Yesterday, the State Department announced that the American Consulate General in Jerusalem, previously Washington’s de facto embassy to the Palestinians, would be subsumed into the U.S. Embassy to Israel. This discards the notion of diplomatic separation between Israel and the Palestinians, lending legitimacy to the idea that one state is a fait accompli. For supporters of the two-state solution, this is not a “turning point” or a “death blow;” it is more of the same from a U.S. administration that set out from the start to upend bipartisan policies and consensus positions on Israeli-Palestinian peacemaking.

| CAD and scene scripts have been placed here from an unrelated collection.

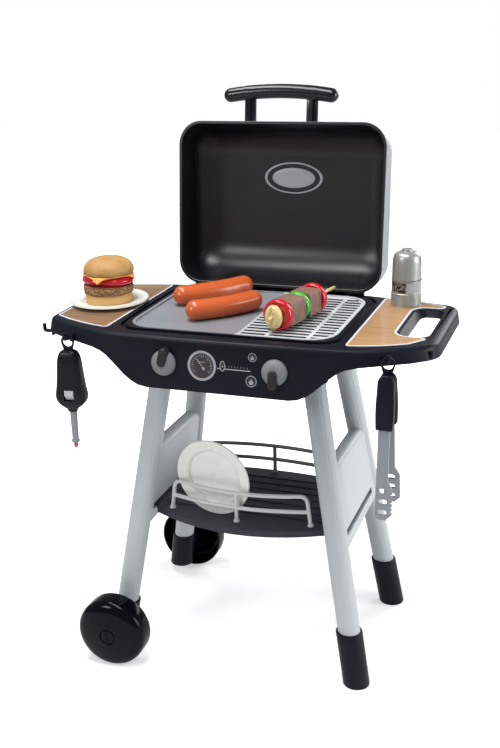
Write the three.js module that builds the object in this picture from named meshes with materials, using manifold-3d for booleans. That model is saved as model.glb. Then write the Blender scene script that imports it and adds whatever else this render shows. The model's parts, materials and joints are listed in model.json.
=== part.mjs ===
// Toy barbecue grill with its play food and tools, in millimetres.
// +Z is up, -Y faces the child who cooks, and x = 0 is the middle of the lid.
import * as THREE from 'three';
import { mergeVertices } from 'three/addons/utils/BufferGeometryUtils.js';
import Module from 'manifold-3d';

const wasm = await Module();
wasm.setup();

const Vec2 = THREE.Vector2;
const Vec3 = THREE.Vector3;
const radians = THREE.MathUtils.degToRad;
const lerp = THREE.MathUtils.lerp;

// Clearances
const seatGap = 0.3;
const overrun = 6;
const weldDistance = 0.0005;

// Deck
const deckTop = 468;
const leftWingLength = 97.9;
const rightWingLength = 109.4;
const deckFront = 139;
const deckBack = 125;
const frontBowRadius = 3000;
const backBow = 34.6275;
const wingStartInset = 17.1;
const wingRadius = 175;
const frontCornerRadius = 36;
const backCornerRadius = 22;
const deckWall = 3;
const deckEdge = 3;
const deckFlare = 8;
const wingDepth = 22;
const wingMouthStart = 176;
const wingMouthRim = 4;
const panelDepth = 65;
const skirtInner = 92;
const skirtOuter = 168;
const skirtTopPull = 28;
const skirtBottomPull = 33;
const panelLedgeDrop = 6;
const panelInset = 3.5;
const panelLean = 7.5;
const panelSideRoom = 2.9;

// Handle hole in the right wing
const holeLength = 50;
const holeEndWidth = 6.5;
const holeFront = -59;
const holeBack = 65;
const holeCorner = 15;
const holeWaistDrop = 10;
const holeWaistLeft = 8;
const holeWaistRight = 1;
const holeWaistFront = 9;
const holeWaistBack = 5;

// Lid rim, groove and the frame round the cooking plate
const lidHalfWidth = 147.1;
const lidFront = -117.4;
const lidBack = 108.4;
const lidCorner = 33;
const grooveDepth = 3;
const grooveRoom = 0.8;
const grooveLinerRoom = 1.7;
const grooveHingeRoom = 2.5;
const plateSideRoom = 11.6;
const plateFront = -108.5;
const plateBack = 98;
const plateCorner = 34.5;
const plateRoom = 0.5;
const plateRise = 2;
const plateDepth = 7.7;
const plateRimWidth = 4;
const plateRimHeight = 2.2;
const plateSkin = 3;
const ledgeWidth = 5;
const frameBead = 1.2;
const basinDepth = 18;

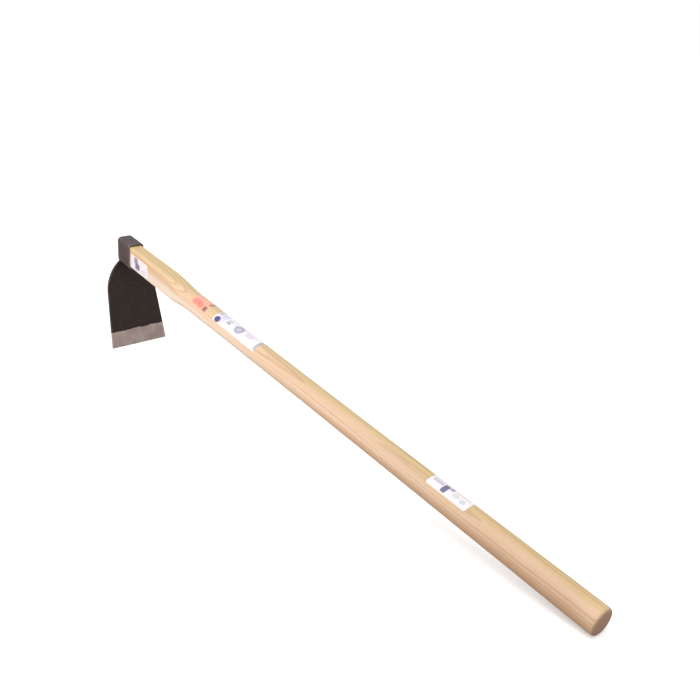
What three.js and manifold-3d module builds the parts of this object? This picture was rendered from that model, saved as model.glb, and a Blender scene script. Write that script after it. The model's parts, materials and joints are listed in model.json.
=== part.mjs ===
// A draw hoe: a forged blade with a ground cutting edge, a rectangular socket welded to its neck,
// and an ash handle driven through the socket and wedged from the far side.
//
// Millimetres. The pieces are drawn in the tool frame: +X runs along the handle from the socket's
// handle-side face to the butt, +Z points out of the top of the socket, and Y = 0 is the tool's
// plane of symmetry. The finished tool is then laid as it rests on flat ground, with its cutting
// edge and its butt touching Z = 0 and the origin under the middle of its bounding box.

import * as THREE from "three";
import { mergeVertices } from "three/addons/utils/BufferGeometryUtils.js";
import Module from "manifold-3d";

const wasm = await Module();
wasm.setup();

const { degToRad, lerp, smoothstep } = THREE.MathUtils;

// ---------------------------------------------------------------- driving dimensions
const FIT_GAP = 0.3; // left between two pieces that touch on the real tool

// Socket, a short rectangular ring that the handle passes through.
const SOCKET_DEPTH = 45;
const SOCKET_WIDTH = 29.4;
const SOCKET_HEIGHT = 47.8;
const SOCKET_CORNER = 7;
const SOCKET_CHAMFER = 1;

// Handle, measured from the socket's handle-side face.
const HANDLE_LENGTH = 1002;
const TENON_LENGTH = 48; // passes through the socket and stands a little proud of it
const TENON_HALF_WIDTH = 12.2;
const TENON_HALF_HEIGHT = 19.6;
const TENON_CORNER = 4;
const SWELL_HALF_WIDTH = 13.9; // the squared head is thickest where the scoop begins
const SWELL_TOP = 20.4;
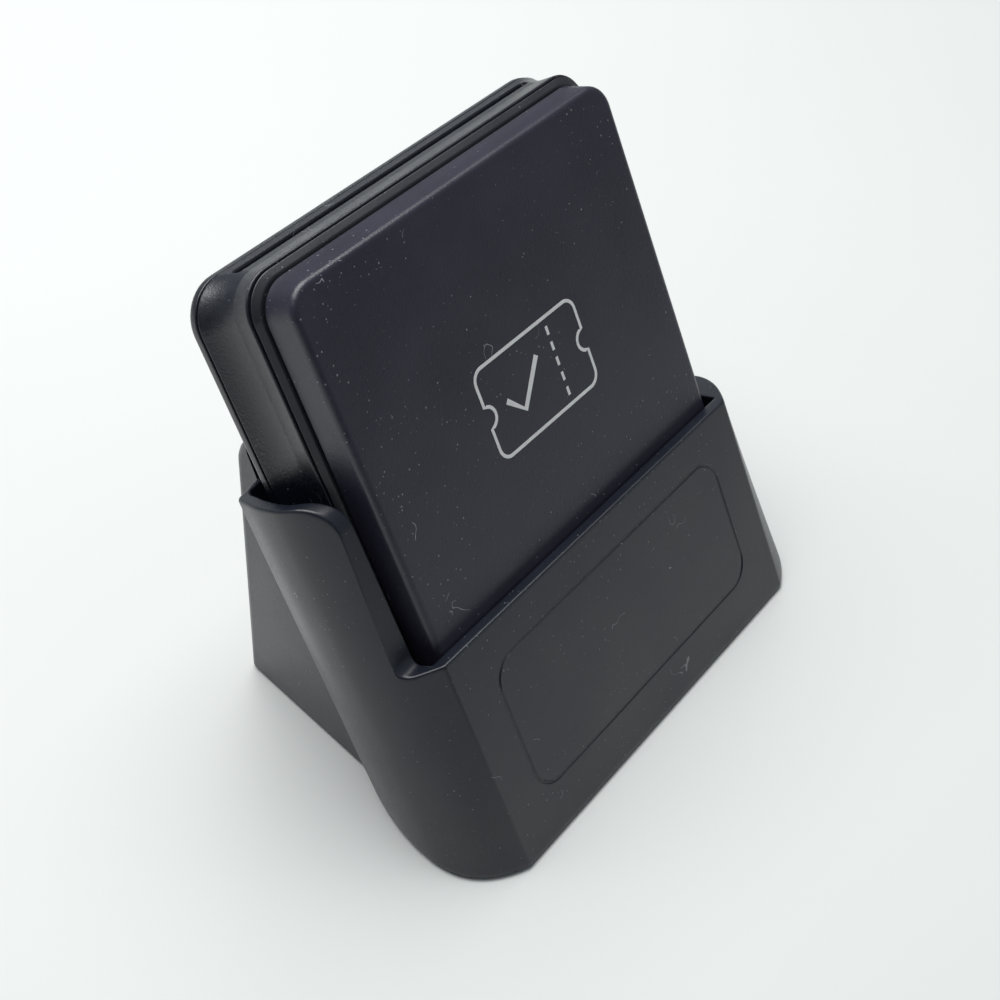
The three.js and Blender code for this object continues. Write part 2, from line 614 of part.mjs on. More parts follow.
const charcoalPlastic = new THREE.MeshStandardMaterial({ color: 0x24252a, roughness: 0.5, metalness: 0 });
const greyPlastic = new THREE.MeshStandardMaterial({ color: 0x2b2d31, roughness: 0.55, metalness: 0 });
const blackPlastic = new THREE.MeshStandardMaterial({ color: 0x121214, roughness: 0.6, metalness: 0 });
const greenBoard = new THREE.MeshStandardMaterial({ color: 0x1f5b35, roughness: 0.6, metalness: 0 });
const steel = new THREE.MeshStandardMaterial({ color: 0xb4b6b8, roughness: 0.35, metalness: 1 });
const gold = new THREE.MeshStandardMaterial({ color: 0xd4a84c, roughness: 0.3, metalness: 1 });
const rubber = new THREE.MeshStandardMaterial({ color: 0x1a1a1a, roughness: 0.85, metalness: 0 });
const batteryFoil = new THREE.MeshStandardMaterial({ color: 0x8d9094, roughness: 0.5, metalness: 0 });

const reader = new THREE.Group();
reader.add(
  named('reader_front_cover', frontCover(), charcoalPlastic),
  named('reader_trim_ring', trimRing(), greyPlastic),
  named('reader_middle_housing', middleHousing(), charcoalPlastic),
  named('reader_back_cover', backCover(), charcoalPlastic),
  named('antenna_board', block(...ANTENNA_BOARD), greenBoard),
  named('ferrite_sheet', block(...FERRITE_SHEET), blackPlastic),
  named('battery', block(...BATTERY), batteryFoil),
  named('main_board', readerCore(28.3, -1, 2.6, BOARD_REAR, BOARD_FRONT), greenBoard),
  named('processor_shield', shieldCan(), steel),
  named('buzzer', bar(BUZZER.x, BUZZER.y, BUZZER.radius, BUZZER.rear, -BOARD_REAR - FIT, 20), blackPlastic),
  named('power_switch', block(...POWER_SWITCH), blackPlastic),
  named('power_button', powerButton(), greyPlastic),
  named('chip_contact_block', contactBlock(), blackPlastic),
  named('card_guide', cardGuide(), blackPlastic),
  placed(named('reader_usb_socket', usbSocket(), steel), 0, -61.2, READER_USB_Z),
);
contactPlaces().forEach(([x, y], i) => {
  reader.add(placed(named(`chip_contact_${i + 1}`, chipContact(), gold), x, y, 0));
});
PIN_PLACES.forEach((x, i) => {
  reader.add(placed(named(`charging_pad_${i + 1}`, block(...CHARGING_PAD), gold), x, 0, PIN_DEPTH));
});
[-CASE_SCREW.x, CASE_SCREW.x].forEach((x, i) => {
  reader.add(placed(named(`case_screw_${i + 1}`, caseScrew(), steel), x, CASE_SCREW.y, 0));
});

// The dock's pieces that follow the slope.
const chargingPins = new THREE.Group();
chargingPins.add(
  named('pin_block', pinBlock(), blackPlastic),
  named('pin_board', block(...PIN_BOARD), greenBoard),
);
PIN_PLACES.forEach((x, i) => {
  chargingPins.add(named(`pin_barrel_${i + 1}`, pinBarrel(x), gold));
  chargingPins.add(named(`pin_plunger_${i + 1}`, pinPlunger(x), gold));
});

const leaning = new THREE.Group();
leaning.position.set(0, 0, FACE_TOP);
leaning.rotation.x = Math.PI / 2 - LEAN;
leaning.add(reader, chargingPins);

const dock = new THREE.Group();
dock.add(
  named('dock_pocket', dockPocket(), charcoalPlastic),
  named('dock_rear_shell', rearShell(), greyPlastic),
  named('base_plate', basePlate(), greyPlastic),
  named('inlet_board', block(...INLET_BOARD), greenBoard),
  named('inner_lead', block(...INNER_LEAD), blackPlastic),
  named('ballast_left', block(...BALLAST_LEFT), steel),
  named('ballast_right', block(...BALLAST_RIGHT), steel),
);
const inlet = placed(named('dock_usb_inlet', usbSocket(), steel), 0, SHELL_BACK - 0.2, DOCK_USB_Z);
inlet.rotation.z = Math.PI;
dock.add(inlet);
FOOT_PLACES.forEach(([x, y], i) => {
  dock.add(placed(named(`rubber_foot_${i + 1}`, foot(), rubber), x, y, 0));
});
SCREW_PLACES.forEach(([x, y], i) => {
  dock.add(placed(named(`base_screw_${i + 1}`, baseScrew(), steel), x, y, FOOT_PROUD));
});

// The origin goes to the middle of the depth, from the front plate's foot to the reader's back.
const foremost = slopeY(-PLATE_FRONT, FOOT_PROUD);
const rearmost = BACK_DOME.end * Math.sin(LEAN) + BACK_DOME.depth * Math.cos(LEAN);
const validator = new THREE.Group();
validator.position.y = -(foremost + rearmost) / 2;
validator.add(leaning, dock);

export default validator;
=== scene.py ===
"""Looks of the portable ticket validator: a square card reader standing in its table dock.

Shapes are given in millimetres in two frames, and turned into metres in the CAD frame as they are built.
Leaning frame: x across the reader's face, y up along it, z out of it, from the middle of its top edge.
Dock frame: upright, z from the table, y from the top edge of the face.
"""
import json
import math

import bmesh
import bpy
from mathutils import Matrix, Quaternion, Vector


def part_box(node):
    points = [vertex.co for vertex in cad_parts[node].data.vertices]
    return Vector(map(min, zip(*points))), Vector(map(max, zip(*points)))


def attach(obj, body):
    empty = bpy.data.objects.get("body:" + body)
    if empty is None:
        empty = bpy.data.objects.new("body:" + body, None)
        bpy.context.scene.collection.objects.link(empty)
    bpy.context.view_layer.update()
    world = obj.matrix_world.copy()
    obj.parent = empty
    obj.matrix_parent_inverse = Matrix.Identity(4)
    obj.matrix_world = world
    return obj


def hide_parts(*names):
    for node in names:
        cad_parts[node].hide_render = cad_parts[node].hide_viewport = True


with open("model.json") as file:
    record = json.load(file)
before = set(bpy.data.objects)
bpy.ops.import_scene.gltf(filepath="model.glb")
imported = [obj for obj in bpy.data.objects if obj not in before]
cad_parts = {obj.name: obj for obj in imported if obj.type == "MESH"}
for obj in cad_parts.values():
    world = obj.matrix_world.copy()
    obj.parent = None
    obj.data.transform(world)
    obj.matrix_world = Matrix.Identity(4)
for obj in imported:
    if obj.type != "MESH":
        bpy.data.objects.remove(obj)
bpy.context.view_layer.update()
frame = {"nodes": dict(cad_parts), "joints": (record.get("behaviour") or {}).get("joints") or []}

MM = 0.001

# ---------------------------------------------------------------- frames

LIFT = next(joint for joint in frame["joints"] if joint["name"] == "reader_lift")
ACROSS = Vector((1, 0, 0))
UP_SLOPE = Vector(LIFT["axis"]).normalized()
OUT_OF_FACE = ACROSS.cross(UP_SLOPE)
BOARD_MIDDLE = (0, -30, -2.2)           # the antenna board's middle, in the leaning frame


def middle(node):
    """The middle of a CAD node's box, in metres."""
    low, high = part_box(node)
    return (low + high) / 2


def turned(x, y, z):
    """A step in the leaning frame, as a step in the CAD frame in metres."""
    return (ACROSS * x + UP_SLOPE * y + OUT_OF_FACE * z) * MM


FACE_TOP = middle("antenna_board") - turned(*BOARD_MIDDLE)


def leaning(x, y, z):
    """A point of the leaning frame, in the CAD frame in metres."""
    return FACE_TOP + turned(x, y, z)


def upright(x, y, z):
    """A point of the dock frame, in the CAD frame in metres."""
    return Vector((x, y, z)) * MM + Vector((0, FACE_TOP.y, 0))


SINE, COSINE = UP_SLOPE.y, UP_SLOPE.z
FACE_TOP_HEIGHT = FACE_TOP.z / MM


def height_to_slope(height, z):
    """The y in the leaning frame of a point at that height above the table and that z."""
    return (height - FACE_TOP_HEIGHT - z * SINE) / COSINE


# ---------------------------------------------------------------- driving dimensions, in mm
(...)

This is a dark hour for those of us who believe in a viable two-state solution to the Israeli-Palestinian conflict. Of course, we have witnessed such dark hours before: the uncertain days that followed the assassination of Prime Minister Yitzhak Rabin, the Second Intifada, the rise of Hamas in Gaza, and the collapse of the peace process during the Obama years, to name a few. Nevertheless, in each of those instances, the United States was a constant. Center-left and right-wing coalitions rotated through the Knesset. The Palestinians vacillated between cooperation and intransigence. But at the end of the day, no matter which party was in the White House, American policymakers respected a set of core tenets on Middle East peacemaking: the principle of land-for-peace, and later, the vision articulated by President George W. Bush to create “two states, Israel and Palestine, living side-by-side in peace and security.”  Broadly speaking, the aim was always to achieve dignity and sovereignty for the Palestinians and to ensure Israel’s enduring security, democracy, and Jewish character.

Until now.

Israel is a critically important U.S. ally and an active American diplomatic role is essential precisely because U.S.-Israel ties are so strong. Despite this close bond, U.S. diplomatic efforts have sought to account for Palestinian aspirations in order to most effectively mediate a resolution to the conflict. American diplomats steadfastly defended Israel against gross bias in international forums like the UN, but they have also upheld multilateral understandings about the parameters of a final-status agreement. Israel benefits from generous U.S. security assistance, yet Washington would never vocally advocate for settlements on disputed land.

The Consulate General in Jerusalem was emblematic of that erstwhile model of American peacemaking. It was a direct point-of-contact with the Palestinians of the West Bank, Gaza, and East Jerusalem. Ambassador Daniel Kurtzer explains in the New York Daily News that the Consulate prevented groupthink in the U.S. Embassy in Tel Aviv by inserting a Palestinian narrative into the work of foreign service officers who primarily interacted with Israelis. Above all, the Consulate General demonstrated to Palestinians that Americans were listening.

The Consulate’s closure does not doom this way of doing things because the administration’s ability to credibly and effectively engage with both sides was undermined long ago. We should be alarmed by this latest move, but it is hardly surprising. Merging the Consulate General into the Embassy to Israel constitutes a direct assault against the vision of a secure and sustainable two-state solution, but it was not the opening volley.

After all, this is the administration that declared Jerusalem “off the table.” Ambassador David Friedman dubiously asserted that Israel occupied only two percent of the West Bank, and broke diplomatic custom by attending public functions at settlements there, implicitly backing their expansion. Under President Trump’s watch, the United States terminated funding for all USAID projects in the Palestinian Territories, cruelly punishing the beneficiaries of public health programs, people-to-people exchanges, microfinance initiatives. The U.S. went from being UNRWA’s largest donor to giving nothing at all without considering a replacement for that flawed institution or the regional ramifications of a sudden cutoff. The P.L.O. Mission was shuttered, foreclosing any near-term possibility that the Palestinians will resume contacts with Washington. Ambassador Nikki Haley blocked Salam Fayyad, a respected statesman and moderate former Palestinian prime minister, from becoming UN envoy on Libya simply because he is Palestinian.

The list goes on.

A future American president can undo some of these changes, but there is also a danger in overcorrecting as the political pendulum inevitably swings in the other direction. A future White House could very well preserve the unified Consulate-Embassy model in Jerusalem, not to represent the U.S.’s interests to Israel, but as a liaison to a unitary state. That outcome would be disastrous for all those who believe in a Jewish, democratic Israel. We must keep a long view that accounts for these eventualities too.

Today, advocates for a viable two-state solution must mount a determined, effective defense against this dangerous direction. This determination underlies Israel Policy Forum’s work in the United States and that of our organizational partners. In Israel, the more than 280 retired generals of Commanders for Israel’s Security and an array of like-minded NGOs are carrying on the fight. To discard the two-state goal is to invite untoward consequences for Israel’s future as a Jewish, democratic state and the long-term strength of the U.S.-Israel relationship. As Israel Policy Forum’s chair Susie Gelman wrote in Ha’aretz last month, now is the time to double down. The architects of the current territorial expansionist agenda in Washington and Jerusalem waited many years before they could enact their vision. Now, we too must be steadfast in our convictions. It is our turn to persevere.